[Begin]

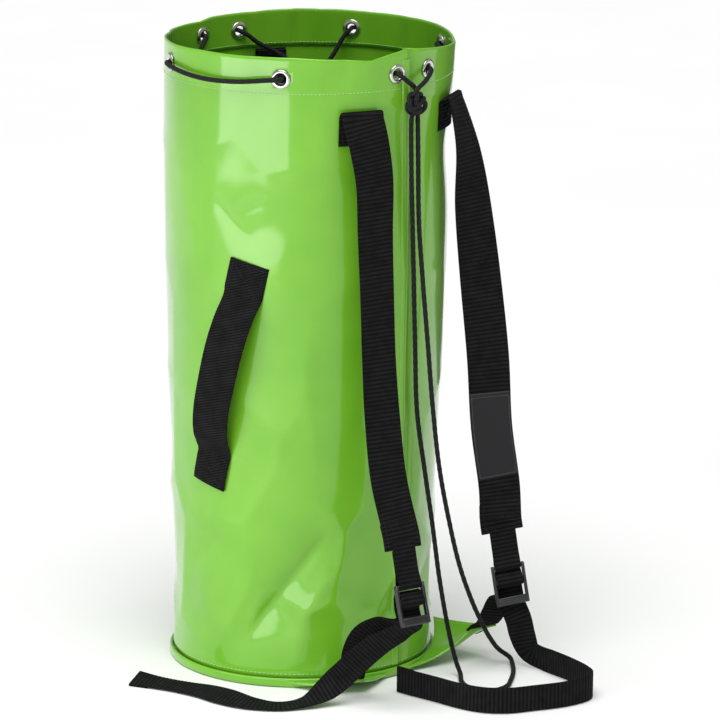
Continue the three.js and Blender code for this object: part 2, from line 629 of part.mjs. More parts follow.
// The label lies on the strap's outer face and follows its curve.
function addLabel(strapStations) {
  const centre = new THREE.CatmullRomCurve3(strapStations.map((s) => s.at), false, "centripetal");
  const across = new THREE.CatmullRomCurve3(strapStations.map((s) => s.across), false, "catmullrom");
  const length = centre.getLength();
  const standoff = STRAP_THICKNESS / 2 + LABEL_THICKNESS / 2 + 2 * GAP;
  const middle = (u, v) => {
    const share = centre.getUtoTmapping(1 - (LABEL_ABOVE_END + LABEL_LENGTH * (1 - u)) / length);
    const along = centre.getTangent(share);
    const side = across.getPoint(share);
    side.addScaledVector(along, -side.dot(along)).normalize();
    const face = along.clone().cross(side);
    return centre.getPoint(share)
      .addScaledVector(side, LABEL_WIDTH * (v - 0.5))
      .addScaledVector(face, standoff);
  };
  addMesh("strap_label", slab(middle, 6, 2, LABEL_THICKNESS), SATIN);
}

// Handle and tie-in loop ----------------------------------------------------------------------------------

function addHandle() {
  const mix = THREE.MathUtils.lerp;
  const length = HANDLE_TOP.z - HANDLE_BOTTOM.z;
  const sewnShare = HANDLE_SEWN_LENGTH / length;
  const flat = 2 * GAP + STRAP_THICKNESS / 2;
  // Standoff along the handle: flat where it is sewn, and between, a bow with a long level middle.
  const standoff = (share) => {
    const along = THREE.MathUtils.clamp((share - sewnShare) / (1 - 2 * sewnShare), 0, 1);
    return flat + HANDLE_BOW * (1 - Math.abs(2 * along - 1) ** 3);
  };
  const halfWidth = STRAP_WIDTH / 2;
  const middle = (share, v) => {
    const bearing = mix(HANDLE_TOP.bearing, HANDLE_BOTTOM.bearing, share);
    const z = mix(HANDLE_TOP.z, HANDLE_BOTTOM.z, share);
    const offset = halfWidth * (2 * v - 1);
    // The sewn ends wrap the wall; the bow is flat across.
    const wrapped = onBag(bearing + THREE.MathUtils.radToDeg(offset / bodyRadius(z)), z, standoff(share));
    const straight = onBag(bearing, z, standoff(share)).addScaledVector(sideways(bearing), offset);
    const lift = Math.min((standoff(share) - flat) / HANDLE_FREE_HEIGHT, 1);
    return wrapped.lerp(straight, lift);
  };
  // The share of the length at which the bow has risen far enough to swing clear of the bag.
  let split = sewnShare;
  while (standoff(split) - flat < HANDLE_FREE_HEIGHT) split += 0.001;
  const splitGap = HANDLE_SWING_GAP / length;
  const piece = (from, to, steps) =>
    slab((u, v) => middle(mix(from, to, u), 1 - v), steps, 4, STRAP_THICKNESS);
  addMesh("haul_handle_upper_end", piece(0, split - splitGap, 6), BLACK_WEBBING);
  addMesh("haul_handle", piece(split + splitGap, 1 - split - splitGap, 12), BLACK_WEBBING);
  addMesh("haul_handle_lower_end", piece(1 - split + splitGap, 1, 6), BLACK_WEBBING);
}

// Inside the back wall: a sewn end, and a D-shaped loop of webbing that hangs from it, flat to the wall.
function addTieLoop() {
  const lining = WALL + 2 * GAP;
  const sewnTop = HEIGHT - HEM_DEPTH - 2;
  const hang = sewnTop - TIE_SEWN_LENGTH - GAP;
  const halfArc = THREE.MathUtils.radToDeg(TIE_WIDTH / 2 / bodyRadius(sewnTop));
  const sewn = (u, v) => onBag(
    TIE_BEARING + halfArc * (2 * v - 1),
    sewnTop - TIE_SEWN_LENGTH * (1 - u),
    -lining - STRAP_THICKNESS / 2,
  );
  addMesh("tie_loop_sewn_end", slab(sewn, 2, 4, STRAP_THICKNESS), BLACK_WEBBING);

  // The outline's x is depth into the bag from the back leg's face, and its y is height.
  const depth = TIE_OPENING + 2 * STRAP_THICKNESS;
  const shoulder = -TIE_LENGTH * 0.35;
  const bottomCentre = -TIE_LENGTH + depth / 2;
  const outline = new THREE.Shape();
  outline.moveTo(0, 0);
  outline.lineTo(0, bottomCentre);
  outline.absarc(depth / 2, bottomCentre, depth / 2, Math.PI, 2 * Math.PI, false);
  outline.lineTo(depth, shoulder);
  outline.lineTo(2 * STRAP_THICKNESS, 0);
  outline.closePath();
  const eye = new THREE.Path();
  eye.moveTo(STRAP_THICKNESS, -6);
  eye.lineTo(depth - STRAP_THICKNESS, shoulder);
  eye.lineTo(depth - STRAP_THICKNESS, bottomCentre);
  eye.absarc(depth / 2, bottomCentre, TIE_OPENING / 2, 0, Math.PI, true);
  eye.closePath();
  outline.holes.push(eye);
  const loop = new THREE.ExtrudeGeometry(outline, { depth: TIE_WIDTH, bevelEnabled: false, curveSegments: 8 });
  loop.translate(0, 0, -TIE_WIDTH / 2);
  const into = outward(TIE_BEARING).negate();
  const across = into.clone().cross(UP);
  const innerRadius = bodyRadius(hang) - lining;
  const sagitta = innerRadius - Math.sqrt(innerRadius ** 2 - (TIE_WIDTH / 2) ** 2);
  const topOfLoop = onBag(TIE_BEARING, hang, -lining - sagitta - 2 * GAP);
  const place = new THREE.Matrix4().makeBasis(into, UP, across).setPosition(topOfLoop);
  addMesh("tie_loop", loop.applyMatrix4(place), BLACK_WEBBING);
}

addBody();
addEyelets();
addDrawcord();
addStrap("left");
addLabel(addStrap("right"));
addTab("left");
addTab("right");
addHandle();
addTieLoop();

export default bag;
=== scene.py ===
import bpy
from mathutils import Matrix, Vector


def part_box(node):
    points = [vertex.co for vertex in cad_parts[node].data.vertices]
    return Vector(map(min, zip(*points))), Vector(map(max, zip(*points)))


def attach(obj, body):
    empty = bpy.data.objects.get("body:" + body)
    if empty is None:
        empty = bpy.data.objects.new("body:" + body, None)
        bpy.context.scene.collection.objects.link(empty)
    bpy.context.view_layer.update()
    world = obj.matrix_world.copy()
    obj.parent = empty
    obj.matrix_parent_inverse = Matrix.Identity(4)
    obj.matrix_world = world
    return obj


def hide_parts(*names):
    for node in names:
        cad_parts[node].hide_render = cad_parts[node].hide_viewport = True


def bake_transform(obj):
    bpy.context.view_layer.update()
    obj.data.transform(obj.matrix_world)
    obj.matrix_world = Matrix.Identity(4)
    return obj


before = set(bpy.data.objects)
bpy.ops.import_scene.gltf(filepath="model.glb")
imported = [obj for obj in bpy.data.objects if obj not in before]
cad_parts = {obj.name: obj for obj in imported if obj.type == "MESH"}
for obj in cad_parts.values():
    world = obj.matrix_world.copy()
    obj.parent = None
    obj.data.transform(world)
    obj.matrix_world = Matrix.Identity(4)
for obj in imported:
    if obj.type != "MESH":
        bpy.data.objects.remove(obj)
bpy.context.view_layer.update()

import copy
import math
import random

import bpy
import numpy as np
from mathutils import Matrix, Vector, noise

# Rope storage bag of glossy coated fabric, with its drawcord, shoulder straps and haul handle.
# Metres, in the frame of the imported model: +Z up, the back seam and the straps on -Y.
# "Bearing" is degrees round the bag from its seam, positive towards +X.
# Shapes are laid out upright; new_piece() leans them as the bag leans.
MM = 0.001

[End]

EXERCISE GOAL - Reproduce the lines exactly, taking as the first line the one with "const place = new" and as the last line the one with "if empty is", and include nothing else.

OUTPUT BELOW -
  const place = new THREE.Matrix4().makeBasis(into, UP, across).setPosition(topOfLoop);
  addMesh("tie_loop", loop.applyMatrix4(place), BLACK_WEBBING);
}

addBody();
addEyelets();
addDrawcord();
addStrap("left");
addLabel(addStrap("right"));
addTab("left");
addTab("right");
addHandle();
addTieLoop();

export default bag;
=== scene.py ===
import bpy
from mathutils import Matrix, Vector


def part_box(node):
    points = [vertex.co for vertex in cad_parts[node].data.vertices]
    return Vector(map(min, zip(*points))), Vector(map(max, zip(*points)))


def attach(obj, body):
    empty = bpy.data.objects.get("body:" + body)
    if empty is None:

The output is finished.